実務経験さえあれば、学歴に関係なくチャレンジできる制度となっているため、現場で経験を積んだ若手を資格者に育てることは、決してハードルの高いものではありません。
社員に資格を取らせることで、モチベーションの向上や定着率の改善にもつながるというメリットもあります。
採用戦略の一環としての資格取得支援
求人市場では「資格取得支援あり」「講習費用補助あり」といった制度を設けることで、求職者への訴求力が格段にアップします。
特に若手人材にとっては、「成長できる会社かどうか」が入社の決め手になる時代です。
資格取得を支援することは、人材確保の面でも他社との差別化につながり、企業ブランドの向上にも貢献します。
将来的な社内技術力強化にもつながる
有資格者の社内育成は、短期的な許可・経審対策にとどまらず、将来の管理職候補や独立支援など、中長期的な人材戦略の要にもなります。
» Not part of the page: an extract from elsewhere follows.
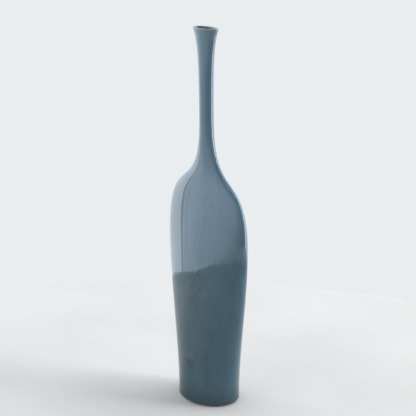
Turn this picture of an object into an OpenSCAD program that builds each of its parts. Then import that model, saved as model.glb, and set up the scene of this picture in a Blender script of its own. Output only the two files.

外部から即戦力を採用するコストやリスクを考えると、自社で育てる選択は安定的かつ継続的な成長に直結します。
まとめ:建築施工管理技士は、経営戦略の一部になる
建築施工管理技士の資格取得は、単に「人が資格を取る」という話ではありません。これは、会社の「技術力」「信頼性」「事業の拡大力」を支える経営資源の一つです。
技術力 × 資格力 × 経審対策の三本柱
資格者を育成・確保することは、以下の3つの経営課題に直接的に効果を発揮します:
- 技術者配置要件への対応(主任・監理技術者)
- 経営事項審査(経審)の技術評価点アップ
- 自社の信頼性・実績としてのアピール材料
将来の許可更新や拡大に備え、今こそ人材育成を
今は問題がなくても、将来的な許可更新や業種追加、公共工事への参入を視野に入れると、有資格者の存在が事業の命運を分ける場面は必ず訪れます。
「今は必要ない」と思っていても、早めの人材育成が中長期の安定経営を支える大きな布石となるでしょう。